> _CHALLENGE_
Copy each line that contains the word "This".

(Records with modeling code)
• • • • •

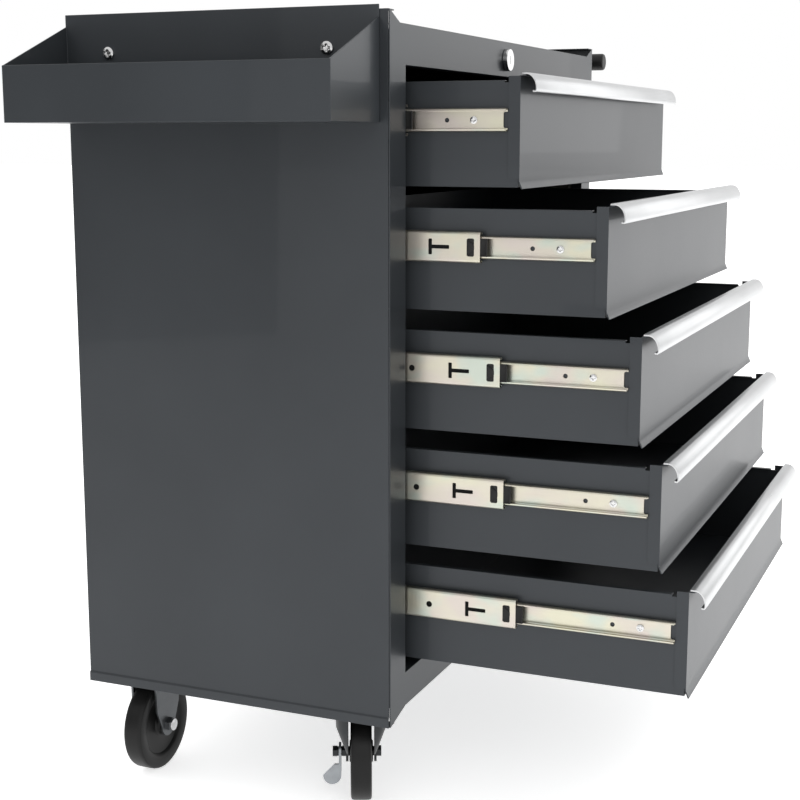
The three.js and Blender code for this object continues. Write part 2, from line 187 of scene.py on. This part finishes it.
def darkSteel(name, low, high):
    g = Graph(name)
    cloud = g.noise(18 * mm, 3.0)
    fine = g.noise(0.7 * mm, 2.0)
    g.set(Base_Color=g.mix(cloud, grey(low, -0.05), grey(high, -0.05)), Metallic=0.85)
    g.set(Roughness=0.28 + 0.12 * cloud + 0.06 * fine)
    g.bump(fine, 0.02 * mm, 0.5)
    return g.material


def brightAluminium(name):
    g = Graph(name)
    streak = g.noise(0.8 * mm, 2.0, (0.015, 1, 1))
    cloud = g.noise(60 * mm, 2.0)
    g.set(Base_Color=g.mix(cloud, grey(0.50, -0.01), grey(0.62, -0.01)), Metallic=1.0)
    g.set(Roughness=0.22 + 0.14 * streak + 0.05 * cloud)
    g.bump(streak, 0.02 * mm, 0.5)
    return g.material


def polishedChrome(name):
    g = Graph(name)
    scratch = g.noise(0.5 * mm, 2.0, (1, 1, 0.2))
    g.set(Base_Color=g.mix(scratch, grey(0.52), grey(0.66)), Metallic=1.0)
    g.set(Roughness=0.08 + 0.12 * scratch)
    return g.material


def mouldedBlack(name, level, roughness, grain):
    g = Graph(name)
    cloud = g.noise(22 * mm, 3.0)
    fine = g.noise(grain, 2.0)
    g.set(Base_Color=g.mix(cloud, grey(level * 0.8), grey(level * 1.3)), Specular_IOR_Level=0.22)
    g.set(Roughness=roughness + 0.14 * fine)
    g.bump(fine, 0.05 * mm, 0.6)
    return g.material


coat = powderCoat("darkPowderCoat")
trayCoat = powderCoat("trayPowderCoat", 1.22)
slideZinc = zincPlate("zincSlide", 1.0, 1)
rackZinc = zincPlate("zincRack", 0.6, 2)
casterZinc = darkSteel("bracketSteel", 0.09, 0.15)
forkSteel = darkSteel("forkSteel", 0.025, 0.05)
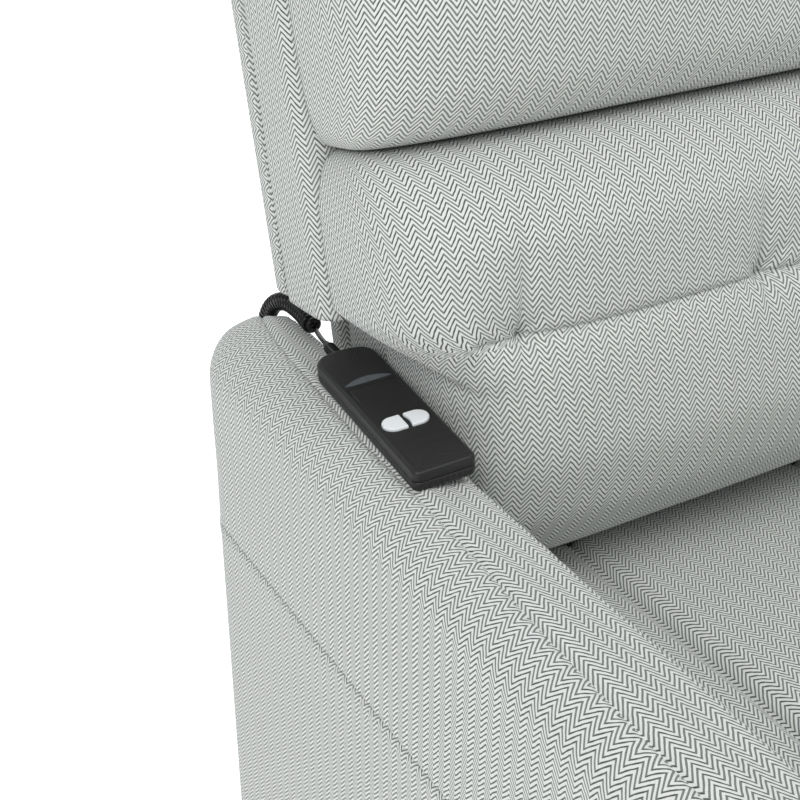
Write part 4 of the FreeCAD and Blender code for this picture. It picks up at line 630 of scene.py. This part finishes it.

• • • • •

> _RIGHT ANSWER_
The three.js and Blender code for this object continues. Write part 2, from line 187 of scene.py on. This part finishes it.
Write part 4 of the FreeCAD and Blender code for this picture. It picks up at line 630 of scene.py. This part finishes it.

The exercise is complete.